The previous rule limited penalties to situations when any player initiated contact outside the tackle box with the crown of their helmet,

This is the first of many steps toward the formation of the NFFL –  National Flag Football League.

Midwest synergy

Green Bay Packers quarterback Aaron Rodgers has joined forces with the Milwaukee Bucks, which makes him the only active NFL player to be a limited partner of an NBA team.

Besides the show of community support for another professional team in the area, the investment comes with some nice perks. Like courtside seats at the Bradley Center, which Rodgers shared with girlfriend, Danica Patrick, Friday night during Milwaukee’s Game 3 rout over Boston in the Eastern Conference playoffs.

Rodgers is a huge Bucks’ fan, calling the investment opportunity “a dream come true.”

Hmmm. I wonder how that makes Danica feel?

 Headlines “Bryce Harper’s bat died a hero last night. Godspeed, Wonderboy.” “Michael Jackson attacks softness, lack of competitiveness in modern blackjack players.” “Tough break for Browns getting 16 games again – that’s their unlucky number.” “Carmelo Anthony struggles to get rhythm back after making shot.” “Lance Armstrong settles his lawsuit with the U.S. government for $5 million, a livestrong bracelet and his remaining testicle.” “College equestrian clearly coming to class straight from practice.” “Michael Phelps shows how to get pot stains off your teeth.” “America sick of Aaron Rodgers’ cocky behavior after learning he is 1/16th black.”

Lighting it up

In an interview with the Bleacher Report, former NBA player Kenyon Martin said that he believes 85 percent of the league – and not just players – were smoking marijuana during his 15 years in the league.

‘It was a lot of people who you wouldn’t think (smoked),” said Martin, who played in college at Cincinnati.

Another former player, Matt Barnes, said he wouldn’t dispute those numbers based on his 14 years in the NBA.

When it comes to pot use, Barnes said league officials display a certain level of hypocrisy.

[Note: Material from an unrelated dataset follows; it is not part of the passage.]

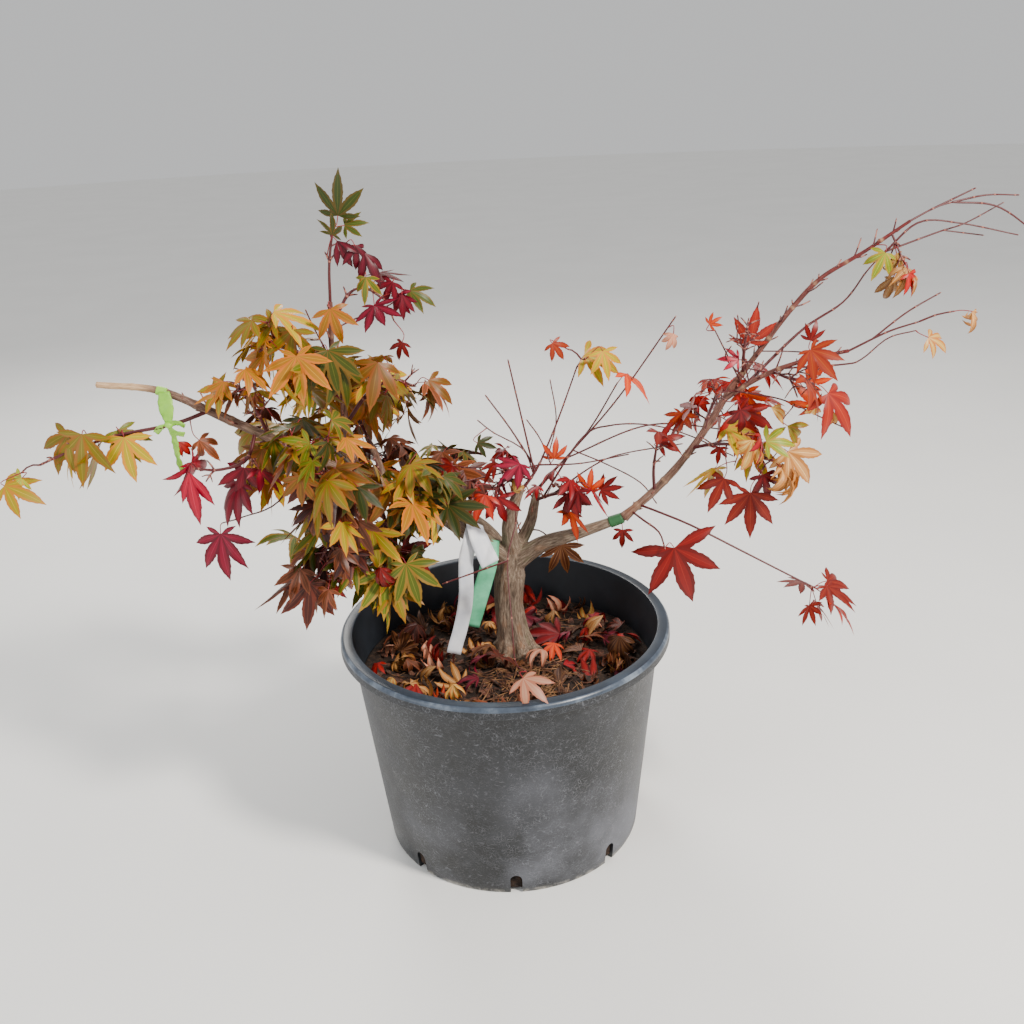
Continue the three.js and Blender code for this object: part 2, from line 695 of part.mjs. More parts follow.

He claims there were coaches and general managers who were known to regularly smoke weed who managed to keep a straight face when they suspended or fined players for failed drug tests. He said that’s still an issue.

“Some of the people that are cracking whips and suspending us are smoking weed,” said Barnes.

Not surprisingly, the NFL doesn’t get off the hook in the article. Pot use is estimated to be used at an even higher rate in professional football – maybe as high as 90 percent.

Former NFL defensive lineman Shaun Smith said he used to smoke “two blunts before every game” over the span of his 10 seasons in the league.

“Shoot, coaches do it. Personnel does it, people upstairs do it,” Smith said. “Quarterbacks, guys that are your captains, leaders of the team smoke. Everybody has their reason. They do it for their pain.”

Philly closure

Eagles quarterback Nick Foles, who went from backup to Super Bowl MVP when starter Carson Wentz was injured,  has a revised contract that will keep  him in Philadelphia.

At least for now.

NFL Media has reported that the team has agreed to terms with Foles on a 2018 contract that includes an option for the 2019 season. Foles reportedly received a $2 million signing bonus and could earn other lucrative bonuses if he beats out Wentz for the starting job.

Doesn’t add up

Prognosticating 101 states that if one team wins, another has to lose.

That concept was forgotten by ESPN’s team of experts when they got together to predict the records of all 32 NFL teams for the 2018-19 season. They managed to come up with 289 wins and 223 losses. There should have been 256 wins and 256 losses.

None of the ESPN experts are apparently ready to declare any of the league’s teams horribly bad.

(Pause here for a flashback to the 0-16 Cleveland Browns.)

Last year 11 teams finished with six or fewer wins. But this year the World Wide Leader’s brainiacs believe 26 teams will finish no worse than .500 with 19 clubs posting at least nine wins.

You can’t even do that in Fantasy Football.